An extensive analysis of a prehistoric mummy that had been gathering dust in an Italian museum showed that sophisticated embalming is far older than we thought. According to the international team of researchers that carried out the analysis, ancient Egyptians practiced embalming since at least 3700-3500 BC and did so over a wide geographical area.
The mummy in question has been housed at the Egyptian Museum in Turin, Italy, since 1901. Researchers chose it because it had never undergone conservation treatments, providing an extremely rare opportunity to sample unadulterated Egyptian embalming.
At first, scientists thought that the mummy had been naturally mummified through the desiccating action of the hot, dry desert sand. A chemical analysis, however, revealed that the mummy had, in fact, gone through an embalming process.
The mummification process took place on a male, aged between 20 and 30 years at the time of his death. Radiocarbon dating suggests that the mummy was embalmed around 3600 BC, during the Naqada phase of Egypt (4400-3000 BC), substantially earlier than the classic Pharaonic period.
The embalmer used plant oil, heated conifer resin, an aromatic plant extract, and a plant gum/sugar mixed together and used to impregnate the funerary textiles in which the body was wrapped. This sophisticated recipe is very similar to those employed by Egyptian embalmers 2,500 years later, when the craft is generally considered to be at its peak.
The new findings suggest that embalming was practiced at a high level 1,500 years earlier than previously accepted, an impressive margin.
The new work builds on previous research from 2014 which identified complex embalming agents in ancient fragments of linen wrappings from tombs unearthed at Mostagedda in Middle Egypt. The Turin mummy came from Upper (southern) Egypt, which shows that the embalming recipe was being used over a wider geographical area at a time when the concept of a pan-Egyptian identity was supposedly still developing.
“Having identified very similar embalming recipes in our previous research on prehistoric burials, this latest study provides both the first evidence for the wider geographical use of these balms and the first ever unequivocal scientific evidence for the use of embalming on an intact, prehistoric Egyptian mummy,” said Dr.
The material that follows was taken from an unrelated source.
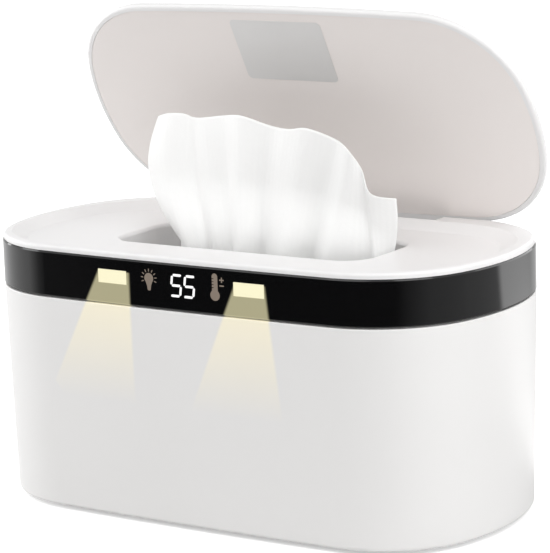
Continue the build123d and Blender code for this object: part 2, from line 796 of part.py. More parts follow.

Stephen Buckley, an archaeological chemist and mummification expert at the University of York.
“Moreover, this preservative treatment contained antibacterial constituents in the same proportions as those used in later ‘true’ mummification. As such, our findings represent the literal embodiment of the forerunners of classic mummification, which would become one of the central and iconic pillars of ancient Egyptian culture.”
Reference: Stephen Buckley et al. “A prehistoric Egyptian mummy: evidence for an ’embalming recipe’ and the evolution of early formative funerary treatments.” Journal of Archaeological Science, 2018.